The Charmer, by Madeline Hunter

>> Sunday, March 20, 2005

The Charmer (excerpt), by Madeline Hunter is book # 3 in the author's latest series, of which I've now read all but the 4th book, The Sinner (I couldn't resist the temptation and read the fifth book, The Romantic, as soon as I got it).

Their first meeting is not promising. Sent by the king to bring the Sophia Raughley home, Adrian Burchard finds her in another man's arms, at an orgy that includes the young artists who form her entourage. He soon discovers, however, that this errant daughter of the nobility hides secrets and wounds beneath her mask of frivolity, and possesses a vulnerable sensuality that draws him like no other woman has.

Sophia resents this man who high-handedly interferes with her life--a life in which she hides from the past. Worse, he seems to offer an intimacy that she dare not accept--until the night when he skillfully seduces her, peeling away the defenses to her heart as artfully as he does the layers of her clothing. As Sophia falls under the spell of his erotic charms, and Adrian finds himself unable to resist her passionate response, they embark on a dangerous affair. An affair that will either destroy them both, or prove the one thing that can save them when mysteries from the past reach out to entangle the present.
It's interesting, my reaction to the first three books in this series was very similar. As in The Seducer and The Saint, I was initially turned off by the hero's high-handed, overbearing attitude, but soon warmed up to the story, when he started falling for the heroine and her power over him became clear. And, as in those books, my grade for it is a B+.

I started liking Sophia once she decided to stop running away from her problems. Yes, it was terribly unfair that she was forced to move to England and take on these responsabilities she didn't want, but well, that was just a consequence of how her title worked.
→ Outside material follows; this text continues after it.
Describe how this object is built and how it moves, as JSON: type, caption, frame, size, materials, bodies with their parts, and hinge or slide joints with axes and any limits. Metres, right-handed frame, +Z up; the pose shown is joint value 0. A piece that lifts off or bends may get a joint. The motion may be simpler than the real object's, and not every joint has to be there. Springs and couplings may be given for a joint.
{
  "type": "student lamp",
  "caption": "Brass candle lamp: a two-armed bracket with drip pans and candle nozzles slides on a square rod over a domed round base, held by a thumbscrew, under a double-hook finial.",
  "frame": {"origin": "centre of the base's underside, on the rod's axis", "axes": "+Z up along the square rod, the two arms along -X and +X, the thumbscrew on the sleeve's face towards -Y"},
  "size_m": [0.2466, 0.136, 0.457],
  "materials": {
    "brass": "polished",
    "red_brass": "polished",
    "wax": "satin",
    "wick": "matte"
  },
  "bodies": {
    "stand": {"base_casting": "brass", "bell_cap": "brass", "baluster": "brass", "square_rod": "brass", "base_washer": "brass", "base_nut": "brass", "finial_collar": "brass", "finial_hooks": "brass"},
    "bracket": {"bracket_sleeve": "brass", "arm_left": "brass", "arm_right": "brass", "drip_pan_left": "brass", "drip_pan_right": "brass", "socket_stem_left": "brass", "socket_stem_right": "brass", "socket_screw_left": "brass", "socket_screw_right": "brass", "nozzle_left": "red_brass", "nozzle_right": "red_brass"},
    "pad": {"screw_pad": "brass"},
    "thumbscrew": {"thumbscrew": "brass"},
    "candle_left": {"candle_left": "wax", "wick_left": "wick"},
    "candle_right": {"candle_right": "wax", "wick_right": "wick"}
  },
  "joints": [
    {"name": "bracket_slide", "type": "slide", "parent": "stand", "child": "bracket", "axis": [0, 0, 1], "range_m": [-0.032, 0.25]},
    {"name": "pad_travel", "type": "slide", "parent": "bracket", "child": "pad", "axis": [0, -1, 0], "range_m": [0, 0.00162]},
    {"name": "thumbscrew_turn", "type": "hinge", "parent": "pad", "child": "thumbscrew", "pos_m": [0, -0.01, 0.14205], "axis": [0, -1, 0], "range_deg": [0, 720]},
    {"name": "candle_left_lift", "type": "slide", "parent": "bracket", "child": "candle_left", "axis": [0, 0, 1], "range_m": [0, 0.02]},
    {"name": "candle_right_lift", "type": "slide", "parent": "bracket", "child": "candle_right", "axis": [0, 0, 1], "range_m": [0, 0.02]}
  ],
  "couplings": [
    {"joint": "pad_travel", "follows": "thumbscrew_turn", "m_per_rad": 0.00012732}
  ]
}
It's ok that she railed against fate for a while, but after a time, it became a bit tedious that she kept trying to escape, leaving everything unsolved.

Still, not long after I began to become irritated, Sophia saw reason and took her fate in her own hands. And, not only that, she did a wonderful job with it, doing something that really appealed to my modern, liberal sensibilities ;-)
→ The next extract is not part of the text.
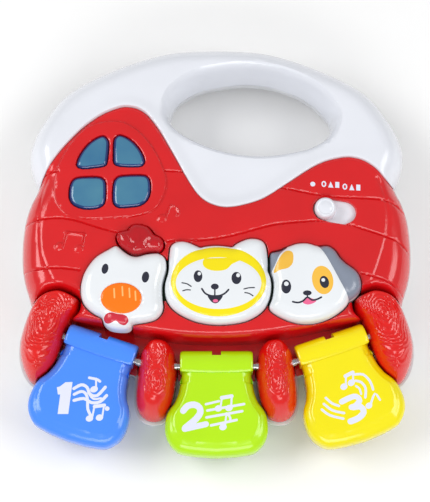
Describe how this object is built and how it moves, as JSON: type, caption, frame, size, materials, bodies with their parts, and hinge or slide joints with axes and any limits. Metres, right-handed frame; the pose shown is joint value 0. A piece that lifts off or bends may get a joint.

The romance was really good, too. Adrian was a nice character, once Sophia developed a little background and stood up to him.
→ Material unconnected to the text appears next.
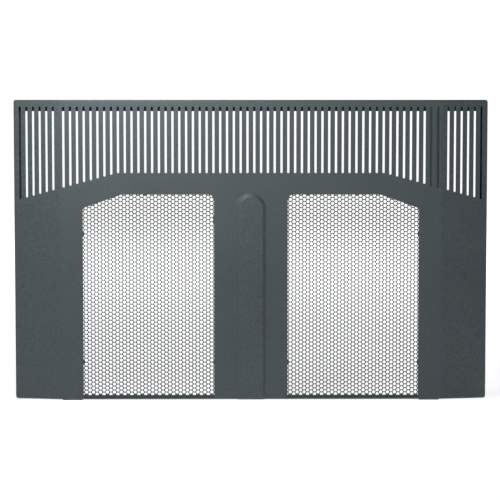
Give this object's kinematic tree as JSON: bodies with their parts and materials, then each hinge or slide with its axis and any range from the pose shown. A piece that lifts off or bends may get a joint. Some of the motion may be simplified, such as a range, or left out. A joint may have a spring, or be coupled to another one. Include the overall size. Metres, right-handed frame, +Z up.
{
  "type": "fireplace screen",
  "caption": "Folded sheet-steel fireplace screen with a slotted heat vent, perforated windows, a raised centre rib and folding rear legs.",
  "frame": {"origin": "centre of the bounding box on the floor, under the pads", "axes": "+X along the screen's width, +Y from the front face to the back, +Z up"},
  "size_m": [0.9396, 0.1774, 0.5968],
  "materials": {
    "graphite_powder_coat": "fine-textured matt powder coat",
    "coated_perforated_steel": "matt powder coat on perforated sheet",
    "zinc_plated_steel": "bright zinc plate",
    "black_rubber": "matt"
  },
  "bodies": {
    "screen": {"front_panel": "graphite_powder_coat", "left_perforated_sheet": "coated_perforated_steel", "left_upright": "graphite_powder_coat", "left_inner_clamp_strip": "graphite_powder_coat", "left_inner_nut_1": "zinc_plated_steel", "left_inner_nut_2": "zinc_plated_steel", "left_outer_clamp_strip": "graphite_powder_coat", "left_outer_nut_1": "zinc_plated_steel", "left_outer_nut_2": "zinc_plated_steel", "left_top_clamp_strip": "graphite_powder_coat", "left_top_nut_1": "zinc_plated_steel", "left_top_nut_2": "zinc_plated_steel", "left_frame_rivet_1": "zinc_plated_steel", "left_frame_rivet_2": "zinc_plated_steel", "left_frame_rivet_3": "zinc_plated_steel", "left_frame_rivet_4": "zinc_plated_steel", "left_lower_hinge_frame_leaf": "zinc_plated_steel", "left_lower_hinge_pin": "zinc_plated_steel", "left_upper_hinge_frame_leaf": "zinc_plated_steel", "left_upper_hinge_pin": "zinc_plated_steel", "left_front_pad": "black_rubber", "right_perforated_sheet": "coated_perforated_steel", "right_upright": "graphite_powder_coat", "right_inner_clamp_strip": "graphite_powder_coat", "right_inner_nut_1": "zinc_plated_steel", "right_inner_nut_2": "zinc_plated_steel", "right_outer_clamp_strip": "graphite_powder_coat", "right_outer_nut_1": "zinc_plated_steel", "right_outer_nut_2": "zinc_plated_steel", "right_top_clamp_strip": "graphite_powder_coat", "right_top_nut_1": "zinc_plated_steel", "right_top_nut_2": "zinc_plated_steel", "right_frame_rivet_1": "zinc_plated_steel", "right_frame_rivet_2": "zinc_plated_steel", "right_frame_rivet_3": "zinc_plated_steel", "right_frame_rivet_4": "zinc_plated_steel", "right_lower_hinge_frame_leaf": "zinc_plated_steel", "right_lower_hinge_pin": "zinc_plated_steel", "right_upper_hinge_frame_leaf": "zinc_plated_steel", "right_upper_hinge_pin": "zinc_plated_steel", "right_front_pad": "black_rubber"},
    "left_leg": {"left_leg_rivet_1": "zinc_plated_steel", "left_leg_rivet_2": "zinc_plated_steel", "left_leg_rivet_3": "zinc_plated_steel", "left_leg_rivet_4": "zinc_plated_steel", "left_lower_hinge_leg_leaf": "zinc_plated_steel", "left_upper_hinge_leg_leaf": "zinc_plated_steel", "left_leg": "graphite_powder_coat", "left_leg_pad": "black_rubber"},
    "right_leg": {"right_leg_rivet_1": "zinc_plated_steel", "right_leg_rivet_2": "zinc_plated_steel", "right_leg_rivet_3": "zinc_plated_steel", "right_leg_rivet_4": "zinc_plated_steel", "right_lower_hinge_leg_leaf": "zinc_plated_steel", "right_upper_hinge_leg_leaf": "zinc_plated_steel", "right_leg": "graphite_powder_coat", "right_leg_pad": "black_rubber"}
  },
  "joints": [
    {"name": "left_leg_fold", "type": "hinge", "parent": "screen", "child": "left_leg", "pos_m": [-0.37495, -0.06135, 0.2], "axis": [0, 0, 1], "range_deg": [-90, 0]},
    {"name": "right_leg_fold", "type": "hinge", "parent": "screen", "child": "right_leg", "pos_m": [0.37495, -0.06135, 0.2], "axis": [0, 0, 1], "range_deg": [0, 90]}
  ]
}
One of the best things about the book is that Hunter very definitely does not write wall-paper historicals, and the setting comes alive and plays an important role in the action. I was especially intrigued by the politics, and in fact was reminded a bit of Tracy Grant's Rightfully His, which I loved. Sophie being a duchess in her own right was fascinating enough, and I loved the political behind-the-scenes intrigues and the exploration of the issues like reapportionment and what exactly a pocket borough means.

The Sinner is arriving next June (keeping my fingers crossed, here!), and I'm looking forward to it.